Вчерашние события отпечатаны у меня в голове с кристальной ясностью. Я помню все, что происходило в этот день. Ярко и красочно. Каждый свой шаг, с того момента, когда я проснулся утром в легком похмелье, и до того, как заснул опять над книгой «Десять заповедей, которые нужно знать, чтобы продвигаться по службе». События, происходившие до моего восемнадцатого дня рождения, помнятся так же ярко. Например, курс криминологии, которую я тогда изучал, – до мельчайших подробностей. Я даже вижу поры на носу седоватого профессора, читавшего нам «Введение в криминологию» (он же написал пятитомный учебник к этому курсу). От него еще несло застоявшимся табаком, нестираным вельветом и горелой колбасой.
Но как, черт побери, можно помнить все после двадцати трех лет? Это немыслимо.
Я двигаю белого слона вперед по диагонали, и пешка-самоубийца выходит из боя.
Если что-то похоже на сырую неочищенную фантазию, то оно, скорее всего, ею и является. Во мне борются два желания. Первое – дочитать сегодня дневник Софии. Второе – оставить его на завтра. Факт: в первые двадцать четыре часа после того, как я взялся расследовать преступление, меня должны интересовать только железобетонные, неопровержимые улики. Особенно когда речь идет об убийстве. Да, я рассчитываю установить личность преступника до конца сегодняшнего дня.
Я встаю со стула, ибо мне срочно требуется новая доза кофе. Но не успеваю я сделать шаг к кофейному автомату, как в дверь кабинета влетает юный Тобайас.

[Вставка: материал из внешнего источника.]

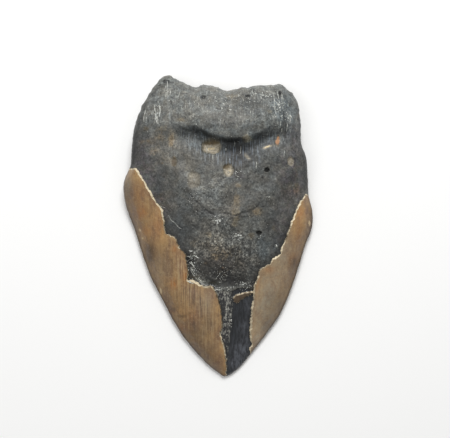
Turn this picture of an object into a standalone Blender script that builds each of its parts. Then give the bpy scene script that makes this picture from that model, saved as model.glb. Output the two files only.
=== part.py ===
"""Fossil megalodon tooth, lying on its flat labial face with the domed lingual face up.

The tooth is one solid. Its crown is a broad blade with worn cutting edges, its root is blunt and
lumpy. The enamel has broken away from the middle of the crown: a brown band is left along each
side, with a crisp step down to the dark dentine, and a narrow bare strip runs down to the tip.
The tip points towards -Y and the root towards +Y. Every length is in millimetres.
"""

import math

import bpy
import numpy as np
from mathutils import Vector, noise
from mathutils.geometry import delaunay_2d_cdt

MM = 0.001

# ---- Driving dimensions ------------------------------------------------------------------------

TOP_SPACING = 2.2  # between the points of the lingual face
BASE_SPACING = 3.3  # between the points of the labial face
OUTLINE_SPACING = 2.0
BREAK_SPACING = 1.7  # along the broken edges

CROWN_TOP = 10.0  # below this Y, on the middle line, the sides are cutting edges
ROOT_FOOT = 30.0  # above this Y they are fully blunt
ROOT_TILT = 0.12  # the root comes lower on the right side than on the left
ROOT_ROUNDING = 7.0  # how far in from its blunt sides the root keeps rising
BLADE_ROUNDING = 0.9  # the same on the cutting edges
BLADE_FULLNESS = 2.3  # the power of the cross-section: 2 is a plain arch, and more is fuller
BASE_LIFT_WIDTH = 12.0  # how far in from the outline the labial face leaves the flat

ENAMEL_THICKNESS = 1.2
ENAMEL_SETTLE = 5.0  # how far in from the outline the enamel reaches its full thickness
BREAK_WIDTH = 0.45  # how far the broken face of the enamel runs outwards as it drops
BULGE_HEIGHT = 4.4  # the swelling of the root above the hollow under it
BULGE_SHOULDER = 8.0  # how far above its lip the bulge starts to sink again
BULGE_LENGTH = 27.0  # and how far above the lip it ends
HOLLOW_DEPTH = 2.3
HOLLOW_MIDDLE = 5.0  # how far below the lip the hollow is deepest
HOLLOW_HALF_WIDTH = 4.6
STRIP_DEPTH = 0.5  # the bare strip below the dentine beside it
STRIP_RIDGE_HEIGHT = 0.45  # the left half of the strip above the smooth right half
CHIP_HEIGHT = 0.7  # the sliver of enamel left across the top of the strip
FOLD_HEIGHT = 0.9
FOLD_HALF_WIDTH = 3.6
DIP_DEPTH = 0.9  # the dip of the dentine above the strip and the left band's shelf
DIP_MIDDLE = -25.5
DIP_HALF_WIDTH = 3.2
SHELF_GROOVE = 0.8  # the glassy groove between the dentine and the left band's shelf
SHELF_GROOVE_OFFSET = 1.8
SHELF_GROOVE_HALF_WIDTH = 1.4
# Random waves: size of a wave, height, place in the random pattern.
DENTINE_LUMPS = [(9.0, 0.55, 1.7), (4.5, 0.35, 5.2)]
ROOT_KNOBS = [(7.0, 1.1, 9.1), (4.5, 0.8, 3.3)]

# Height along the middle of the lingual face, from the tip to the top of the root.
CENTRE_HEIGHT = [
    (-70.5, 1.9), (-64, 4.6), (-50, 8.0), (-35, 11.0), (-28, 12.2), (-20, 14.9), (-5, 18.6),
    (12, 20.6), (34, 20.8), (46, 20.6), (56, 19.0), (63, 16.5), (70, 13.5),
]
# Height of the outline above the ground.
EDGE_HEIGHT = [(-70.5, 1.4), (-55, 2.2), (-20, 3.0), (12, 3.8), (30, 7.0), (45, 8.5), (70, 8.0)]
# How much of the height is lost between the middle and the sides, as a share.
SIDE_DROP = [(-70.5, 0.9), (-55, 1.0), (5, 1.0), (20, 0.82), (35, 0.6), (70, 0.5)]

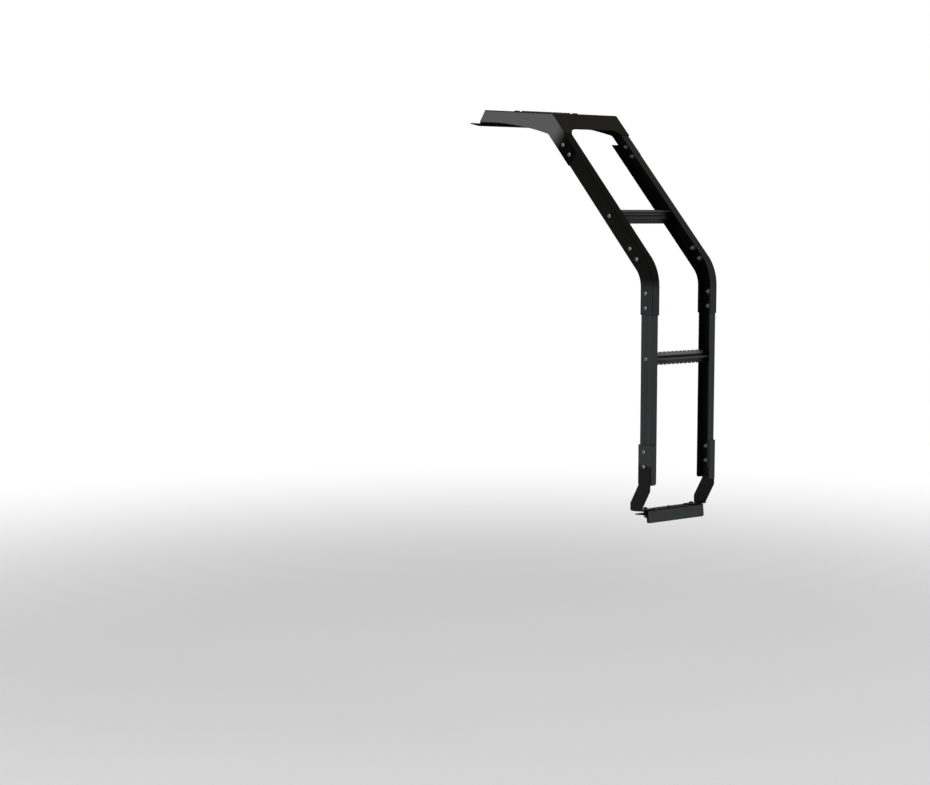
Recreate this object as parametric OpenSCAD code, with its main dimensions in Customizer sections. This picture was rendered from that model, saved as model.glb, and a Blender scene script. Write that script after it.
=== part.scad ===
// Rear ladder: two stiles with a knee, two serrated rungs, a folded hood on top that ends in a
// flat foot, and a step at the bottom that clamps with a hook plate.
// X runs across the ladder, +Y points forward, from the stiles to the foot, and +Z is up.
// The origin is the middle of the roof foot's flat underside.

/* [Stiles] */
// Width over the two lower stiles
stile_span = 220; // [190:1:300]
// Depth of the lower stiles, from their rear flange to their front flange
stile_depth = 44; // [40:1:50]
// Width of the flanges of the lower stiles, the knee joiners and the leg brackets
flange_w = 20; // [18:1:26]
// Thickness of the lower stiles, knee joiners, leg brackets, foot and step
wall = 3; // [2:0.5:4]
// Thickness of the folded sheet of the upper stiles and the hood
sheet = 2; // [1.5:0.5:3]
// Outer corner radius of the lower stiles and the leg brackets
corner_r = 3; // [1:0.5:3]
// Lean of the upper stiles from the vertical, in degrees
lean = 45.5; // [35:0.5:52]
// Height of the knee's corner above the lower ends of the leg brackets
knee_h = 554; // [480:1:640]
// Distance along the upper stile from the knee's corner to the top bolt
upper_reach = 490; // [440:1:560]
// Distance that the upper stile runs on past the top bolt
top_edge = 31; // [20:1:36]

/* [Knee] */
// Bend radius of the rear faces of the stiles at the knee
knee_r = 107; // [90:1:116]
// Straight length of the knee joiners below their bend
joiner_foot = 4; // [2:1:5]
// Distance from the knee's corner to the nearest bolt
knee_bolt = 60; // [58:1:70]

/* [Bolts] */
// Diameter of the bolt holes
bolt_d = 6.5; // [5:0.1:8.5]
// Distance between the two bolts of a pair
bolt_pitch = 38; // [34:1:44]
// Distance from a bolt to the end of the outer piece
outer_edge = 18; // [15:1:20]
// Distance from a bolt of the knee or of a leg bracket to the end of the piece inside
inner_edge = 16; // [12:1:18]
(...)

– Я прогнал ее отпечатки через несколько баз, – говорит он. – Ничего не находится.
Я не удивлен. София не похожа на человека с криминальным прошлым.
– Я также перепроверил данные из ее водительских прав, – продолжает он. – Действительно, София Алисса Эйлинг была дуо и родилась двадцатого ноября тысяча девятьсот семидесятого года на Бермудах. Получила права в августе две тысячи тринадцатого. Только в налоговом управлении заявляют, что никакой Софии Алиссы Эйлинг у них в базе нет. Также пусто в службе регистрации гражданских актов, и в Министерстве внутренних дел, и в электоральной базе – очень странно. То же самое с Министерством памяти и Департаментом по делам дуо.
– Покопайся еще, ладно? В какой-нибудь базе ее имя должно всплыть.
– Ага, – кивает он. – Еще я проверил регистрационный номер машины. Она купила ее на стоянке в Кембридже двадцать второго августа две тысячи тринадцатого года. Подержанный черный «фиат», за две тысячи девятьсот фунтов.
Я замираю.
– Но я по-прежнему не могу найти ее медицинскую карту, – продолжает он, размахивая руками. – У здравохрана нет файла для Софии Алиссы Эйлинг. В больнице Адденбрука – тоже. На всякий случай я отлистал назад, почти на десять лет со дня ее рождения. Так ничего и нет.
Дневник Софии может оказаться еще большим бредом, чем я думал. Тобины раскопки жирнее перечеркивают то, что в нем написано. А моим подозрениям требуются железные подтверждения.
– Сделай, пожалуйста, две вещи, – говорю я. – Первая: нужен полный отчет обо всех финансовых операциях Эйлинг.
Тоби кивает.
– Вторая: можешь выяснить, находилась ли она в психиатрической лечебнице под названием Сент-Огастин? У меня мало информации об этом учреждении, знаю только, что оно, возможно, где-то на Внешних Гебридах.
– На Внешних Гебридах? – щурится Тоби.
– Слишком общо, конечно. – Я пожимаю плечами. – Но давай за дело.
Кивнув, он исчезает за дверью. Я достаю диктофон, набираю файл Софии Эйлинг и произношу: «Родилась на Бермудах», «20 ноября 1970 года» и «подержанный черный „фиат“ с затемненными стеклами». Факт: когда пытаешься разгадать загадку, может пригодиться любая деталь, даже незначительная с виду.